NUVA: architectural support for runtime verification of parametric specifications over multicores

Runtime Verification (RV) has recently emerged as a complementary technology to extend coverage of conventional software verification methods. To address the substantial performance and power overhead of pure software RV frameworks, this paper introduces NUVA, which stands for nonuniform verification architecture , a distributed automata-based RV architecture for parametric specifications in the form of parameterized finite-state automata, with a case study over a cache-coherent nonuniform-memory-access (ccNUMA) multiprocessor. The core of NUVA is a coherent distributed automata transactional memory (ATM) that efficiently maintains states of a dynamic population of automata checkers organized into a rooted dynamic directed acyclic graph (DAG) concurrently shared among all processor nodes. A cycle-accurate model of a ccNUMA multiprocessor confirms that performance slowdown is 1~3% and NoC message traffic increases by 10~15% at parametric event density 1 of 0.025 EPI for two compute-intensive scientific benchmarks having irregular concurrent data structures. The detailed architecture and implementation metrics in TSMC 40nm CMOS technology are presented. NUVA can be dimensioned to incur average total power overhead of less than 140mW and area overhead of 4mm 2 for a quad-core multiprocessor chip, at operating frequency of 250MHz.
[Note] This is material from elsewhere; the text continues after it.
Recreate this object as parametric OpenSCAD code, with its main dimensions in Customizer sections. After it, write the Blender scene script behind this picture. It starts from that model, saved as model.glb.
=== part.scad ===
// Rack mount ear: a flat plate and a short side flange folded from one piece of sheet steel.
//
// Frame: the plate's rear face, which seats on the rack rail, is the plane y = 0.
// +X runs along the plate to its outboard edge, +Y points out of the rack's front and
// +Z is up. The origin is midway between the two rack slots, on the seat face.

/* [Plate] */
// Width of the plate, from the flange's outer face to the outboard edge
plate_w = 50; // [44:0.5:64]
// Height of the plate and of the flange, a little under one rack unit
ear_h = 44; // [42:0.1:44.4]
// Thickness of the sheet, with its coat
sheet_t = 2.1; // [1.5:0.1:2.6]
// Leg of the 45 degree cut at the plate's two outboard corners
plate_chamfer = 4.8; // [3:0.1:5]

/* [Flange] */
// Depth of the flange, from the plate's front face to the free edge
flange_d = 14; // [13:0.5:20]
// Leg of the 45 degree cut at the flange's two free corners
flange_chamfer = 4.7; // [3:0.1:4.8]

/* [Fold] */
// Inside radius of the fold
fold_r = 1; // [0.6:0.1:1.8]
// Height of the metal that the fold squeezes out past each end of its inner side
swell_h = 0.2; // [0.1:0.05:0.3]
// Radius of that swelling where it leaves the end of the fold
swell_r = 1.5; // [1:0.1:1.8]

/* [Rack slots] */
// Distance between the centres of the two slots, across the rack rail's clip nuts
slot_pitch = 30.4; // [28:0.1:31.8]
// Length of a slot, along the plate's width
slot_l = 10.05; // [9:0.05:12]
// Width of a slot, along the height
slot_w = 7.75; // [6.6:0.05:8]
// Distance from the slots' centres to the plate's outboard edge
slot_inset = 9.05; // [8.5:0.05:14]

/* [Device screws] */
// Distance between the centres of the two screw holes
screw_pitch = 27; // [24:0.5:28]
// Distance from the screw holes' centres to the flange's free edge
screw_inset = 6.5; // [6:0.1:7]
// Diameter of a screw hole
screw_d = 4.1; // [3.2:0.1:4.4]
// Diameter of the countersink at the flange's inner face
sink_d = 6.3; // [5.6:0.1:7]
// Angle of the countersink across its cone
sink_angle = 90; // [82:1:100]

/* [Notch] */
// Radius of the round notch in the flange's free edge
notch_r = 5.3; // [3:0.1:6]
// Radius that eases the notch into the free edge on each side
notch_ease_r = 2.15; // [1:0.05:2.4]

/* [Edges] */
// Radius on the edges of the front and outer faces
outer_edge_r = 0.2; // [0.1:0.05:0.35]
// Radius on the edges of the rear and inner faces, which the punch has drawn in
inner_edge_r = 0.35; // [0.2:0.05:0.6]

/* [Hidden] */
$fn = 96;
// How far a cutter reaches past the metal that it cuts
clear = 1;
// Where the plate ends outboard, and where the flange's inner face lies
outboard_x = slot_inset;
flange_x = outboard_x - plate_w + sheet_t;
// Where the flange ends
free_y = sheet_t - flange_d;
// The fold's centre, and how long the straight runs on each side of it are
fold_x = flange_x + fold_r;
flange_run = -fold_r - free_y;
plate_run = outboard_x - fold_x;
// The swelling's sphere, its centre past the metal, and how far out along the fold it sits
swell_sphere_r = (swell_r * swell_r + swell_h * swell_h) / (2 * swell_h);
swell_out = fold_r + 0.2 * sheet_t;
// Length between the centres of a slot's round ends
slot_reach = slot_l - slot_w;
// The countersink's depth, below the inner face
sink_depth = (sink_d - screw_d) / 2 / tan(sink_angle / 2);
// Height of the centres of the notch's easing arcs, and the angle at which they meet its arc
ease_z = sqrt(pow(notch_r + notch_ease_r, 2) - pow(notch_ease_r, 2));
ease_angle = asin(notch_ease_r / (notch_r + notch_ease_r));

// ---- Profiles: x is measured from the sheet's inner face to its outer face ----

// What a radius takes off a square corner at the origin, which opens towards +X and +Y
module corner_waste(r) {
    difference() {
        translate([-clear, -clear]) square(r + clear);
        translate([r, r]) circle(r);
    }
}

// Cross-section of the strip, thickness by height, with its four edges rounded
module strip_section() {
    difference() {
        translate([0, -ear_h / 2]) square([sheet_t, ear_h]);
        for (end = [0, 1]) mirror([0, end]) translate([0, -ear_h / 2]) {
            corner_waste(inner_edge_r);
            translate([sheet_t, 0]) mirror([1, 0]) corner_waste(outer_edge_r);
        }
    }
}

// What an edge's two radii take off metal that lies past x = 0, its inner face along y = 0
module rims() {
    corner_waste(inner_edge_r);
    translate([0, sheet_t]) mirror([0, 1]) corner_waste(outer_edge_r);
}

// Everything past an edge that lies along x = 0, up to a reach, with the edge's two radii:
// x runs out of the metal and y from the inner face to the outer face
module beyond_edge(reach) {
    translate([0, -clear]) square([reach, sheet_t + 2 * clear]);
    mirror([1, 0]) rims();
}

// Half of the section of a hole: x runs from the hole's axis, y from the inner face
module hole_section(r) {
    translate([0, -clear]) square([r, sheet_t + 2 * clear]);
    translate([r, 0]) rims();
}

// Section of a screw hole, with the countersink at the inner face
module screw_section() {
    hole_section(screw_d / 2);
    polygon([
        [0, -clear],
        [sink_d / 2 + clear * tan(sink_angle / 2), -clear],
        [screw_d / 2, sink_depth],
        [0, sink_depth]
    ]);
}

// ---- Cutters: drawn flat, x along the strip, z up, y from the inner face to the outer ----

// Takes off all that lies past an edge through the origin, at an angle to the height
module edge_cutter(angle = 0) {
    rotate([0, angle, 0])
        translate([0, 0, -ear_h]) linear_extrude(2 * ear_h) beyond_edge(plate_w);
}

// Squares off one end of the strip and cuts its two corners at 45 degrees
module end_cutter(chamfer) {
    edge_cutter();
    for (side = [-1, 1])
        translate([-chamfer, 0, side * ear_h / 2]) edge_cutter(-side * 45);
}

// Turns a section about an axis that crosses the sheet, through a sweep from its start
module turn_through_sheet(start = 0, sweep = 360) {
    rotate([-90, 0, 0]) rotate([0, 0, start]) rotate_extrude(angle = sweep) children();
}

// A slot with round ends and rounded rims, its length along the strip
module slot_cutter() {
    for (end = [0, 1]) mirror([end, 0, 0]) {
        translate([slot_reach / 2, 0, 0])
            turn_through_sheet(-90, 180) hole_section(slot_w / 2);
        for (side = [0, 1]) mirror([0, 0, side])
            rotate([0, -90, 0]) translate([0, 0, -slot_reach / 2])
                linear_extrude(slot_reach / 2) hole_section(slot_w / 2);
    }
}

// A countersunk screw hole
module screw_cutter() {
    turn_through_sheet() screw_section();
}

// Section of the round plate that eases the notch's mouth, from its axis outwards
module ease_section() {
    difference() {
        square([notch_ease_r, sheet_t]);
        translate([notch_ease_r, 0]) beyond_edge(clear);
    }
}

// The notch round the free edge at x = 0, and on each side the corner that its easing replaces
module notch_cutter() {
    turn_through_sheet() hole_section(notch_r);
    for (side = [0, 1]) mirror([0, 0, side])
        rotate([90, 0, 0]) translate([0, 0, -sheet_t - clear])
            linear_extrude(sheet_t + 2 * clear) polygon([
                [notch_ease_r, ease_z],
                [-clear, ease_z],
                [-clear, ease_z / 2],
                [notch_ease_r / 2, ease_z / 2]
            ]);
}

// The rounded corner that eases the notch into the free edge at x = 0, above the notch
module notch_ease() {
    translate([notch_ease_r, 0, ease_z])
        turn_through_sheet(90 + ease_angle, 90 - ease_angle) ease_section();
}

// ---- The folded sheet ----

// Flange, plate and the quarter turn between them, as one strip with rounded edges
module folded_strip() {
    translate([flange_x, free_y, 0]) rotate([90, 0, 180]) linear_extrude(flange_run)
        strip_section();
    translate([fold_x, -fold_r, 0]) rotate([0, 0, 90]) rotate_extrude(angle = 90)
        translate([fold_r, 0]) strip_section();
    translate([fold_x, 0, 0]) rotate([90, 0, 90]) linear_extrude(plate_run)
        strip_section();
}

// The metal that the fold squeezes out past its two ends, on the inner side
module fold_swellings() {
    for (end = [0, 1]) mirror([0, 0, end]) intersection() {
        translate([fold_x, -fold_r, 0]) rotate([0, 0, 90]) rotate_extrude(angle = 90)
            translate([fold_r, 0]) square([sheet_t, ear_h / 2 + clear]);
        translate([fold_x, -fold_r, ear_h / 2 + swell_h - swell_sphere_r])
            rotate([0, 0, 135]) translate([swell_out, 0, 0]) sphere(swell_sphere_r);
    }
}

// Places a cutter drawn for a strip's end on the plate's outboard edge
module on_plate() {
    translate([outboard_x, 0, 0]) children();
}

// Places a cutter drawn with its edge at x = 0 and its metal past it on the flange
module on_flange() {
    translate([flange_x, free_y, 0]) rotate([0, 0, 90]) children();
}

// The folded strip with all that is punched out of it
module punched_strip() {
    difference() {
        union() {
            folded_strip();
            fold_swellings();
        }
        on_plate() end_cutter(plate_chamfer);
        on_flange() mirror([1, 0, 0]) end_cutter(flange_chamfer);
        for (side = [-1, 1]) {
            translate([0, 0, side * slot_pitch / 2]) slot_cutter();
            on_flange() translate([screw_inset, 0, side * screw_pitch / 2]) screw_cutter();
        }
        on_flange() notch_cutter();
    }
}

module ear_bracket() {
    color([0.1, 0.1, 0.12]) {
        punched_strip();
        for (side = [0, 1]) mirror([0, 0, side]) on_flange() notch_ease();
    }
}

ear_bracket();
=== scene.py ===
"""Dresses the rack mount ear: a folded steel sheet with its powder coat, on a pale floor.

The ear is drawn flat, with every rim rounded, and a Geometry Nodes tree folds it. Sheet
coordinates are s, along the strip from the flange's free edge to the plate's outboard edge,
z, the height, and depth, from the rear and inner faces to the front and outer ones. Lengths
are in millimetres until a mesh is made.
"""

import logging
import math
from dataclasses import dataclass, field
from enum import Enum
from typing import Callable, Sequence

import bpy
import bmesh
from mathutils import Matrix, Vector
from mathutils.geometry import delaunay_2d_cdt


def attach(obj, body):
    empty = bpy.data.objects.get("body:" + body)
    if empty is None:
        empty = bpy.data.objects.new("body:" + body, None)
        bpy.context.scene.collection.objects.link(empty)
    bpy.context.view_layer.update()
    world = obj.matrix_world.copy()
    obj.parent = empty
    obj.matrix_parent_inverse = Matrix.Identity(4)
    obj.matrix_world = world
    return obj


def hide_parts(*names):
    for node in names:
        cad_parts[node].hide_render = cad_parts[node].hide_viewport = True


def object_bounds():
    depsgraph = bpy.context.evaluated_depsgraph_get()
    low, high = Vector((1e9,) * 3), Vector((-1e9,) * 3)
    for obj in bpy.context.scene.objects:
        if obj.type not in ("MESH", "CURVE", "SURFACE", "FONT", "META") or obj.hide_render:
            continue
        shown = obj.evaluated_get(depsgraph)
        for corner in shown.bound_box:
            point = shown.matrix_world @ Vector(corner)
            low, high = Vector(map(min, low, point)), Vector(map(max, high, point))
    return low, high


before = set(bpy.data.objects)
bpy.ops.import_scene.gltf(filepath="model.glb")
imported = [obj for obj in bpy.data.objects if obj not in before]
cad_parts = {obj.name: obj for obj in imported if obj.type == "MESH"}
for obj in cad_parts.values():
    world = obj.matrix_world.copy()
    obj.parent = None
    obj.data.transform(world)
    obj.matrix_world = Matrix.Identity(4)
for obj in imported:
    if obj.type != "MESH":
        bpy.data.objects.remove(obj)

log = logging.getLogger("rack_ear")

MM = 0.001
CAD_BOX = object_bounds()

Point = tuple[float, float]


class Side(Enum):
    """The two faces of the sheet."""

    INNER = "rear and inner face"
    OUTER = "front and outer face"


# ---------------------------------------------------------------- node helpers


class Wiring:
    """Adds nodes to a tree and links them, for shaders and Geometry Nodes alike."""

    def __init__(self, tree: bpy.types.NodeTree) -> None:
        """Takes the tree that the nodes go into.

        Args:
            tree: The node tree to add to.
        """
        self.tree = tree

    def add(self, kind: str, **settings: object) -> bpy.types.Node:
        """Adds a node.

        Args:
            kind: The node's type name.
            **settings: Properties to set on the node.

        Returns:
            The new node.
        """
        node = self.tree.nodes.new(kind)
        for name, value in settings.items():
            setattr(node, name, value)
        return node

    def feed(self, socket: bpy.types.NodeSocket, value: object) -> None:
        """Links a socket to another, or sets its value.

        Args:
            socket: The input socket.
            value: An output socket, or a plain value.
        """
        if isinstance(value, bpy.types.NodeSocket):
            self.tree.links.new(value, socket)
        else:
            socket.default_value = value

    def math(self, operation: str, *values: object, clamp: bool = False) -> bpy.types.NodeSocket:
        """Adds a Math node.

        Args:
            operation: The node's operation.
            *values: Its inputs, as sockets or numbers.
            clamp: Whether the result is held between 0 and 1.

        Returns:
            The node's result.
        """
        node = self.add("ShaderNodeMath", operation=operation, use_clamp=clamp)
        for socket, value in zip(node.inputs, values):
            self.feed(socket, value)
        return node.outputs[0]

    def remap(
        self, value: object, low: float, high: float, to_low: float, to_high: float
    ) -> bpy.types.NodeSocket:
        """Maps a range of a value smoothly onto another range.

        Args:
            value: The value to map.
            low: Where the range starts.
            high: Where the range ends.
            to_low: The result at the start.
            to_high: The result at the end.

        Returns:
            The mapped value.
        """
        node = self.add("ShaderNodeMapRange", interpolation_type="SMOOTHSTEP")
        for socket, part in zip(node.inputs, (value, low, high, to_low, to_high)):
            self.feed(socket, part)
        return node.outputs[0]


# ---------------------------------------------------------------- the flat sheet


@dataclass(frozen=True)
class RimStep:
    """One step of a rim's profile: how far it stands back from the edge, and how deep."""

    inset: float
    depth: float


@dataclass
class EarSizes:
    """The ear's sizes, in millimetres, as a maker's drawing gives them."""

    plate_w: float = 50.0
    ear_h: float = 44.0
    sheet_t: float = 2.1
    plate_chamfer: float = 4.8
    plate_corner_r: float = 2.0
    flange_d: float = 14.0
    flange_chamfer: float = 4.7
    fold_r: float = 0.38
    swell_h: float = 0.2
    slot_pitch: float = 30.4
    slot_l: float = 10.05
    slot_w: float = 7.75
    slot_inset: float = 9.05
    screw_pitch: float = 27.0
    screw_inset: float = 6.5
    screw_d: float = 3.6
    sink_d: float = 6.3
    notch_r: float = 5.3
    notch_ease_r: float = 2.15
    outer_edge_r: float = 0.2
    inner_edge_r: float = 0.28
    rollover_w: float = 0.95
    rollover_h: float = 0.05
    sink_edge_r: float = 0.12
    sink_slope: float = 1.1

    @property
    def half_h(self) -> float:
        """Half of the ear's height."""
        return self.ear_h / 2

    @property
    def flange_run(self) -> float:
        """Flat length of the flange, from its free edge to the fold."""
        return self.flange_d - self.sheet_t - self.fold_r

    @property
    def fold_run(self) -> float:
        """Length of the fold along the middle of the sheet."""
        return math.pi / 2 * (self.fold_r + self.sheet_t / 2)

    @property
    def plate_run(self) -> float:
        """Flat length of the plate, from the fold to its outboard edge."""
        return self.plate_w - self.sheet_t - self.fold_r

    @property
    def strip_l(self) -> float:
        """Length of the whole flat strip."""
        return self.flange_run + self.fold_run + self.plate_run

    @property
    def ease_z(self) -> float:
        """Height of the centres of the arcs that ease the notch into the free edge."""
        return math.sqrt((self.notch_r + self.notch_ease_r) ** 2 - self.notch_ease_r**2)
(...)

It is also estimated to incur 1.9~2.6% area overhead and 0.5~1% power overhead when integrated with Intel's family of high-end desktop and mobile quad-core processors operating at 1.6~3.2GHz. Our silicon implementation achieves average performance 2 of 1.5 MEPS/mW. For a processor core with 5 MIPS/mW, this corresponds to a 3.2% drop in energy efficiency at parametric event density of 0.01 EPI.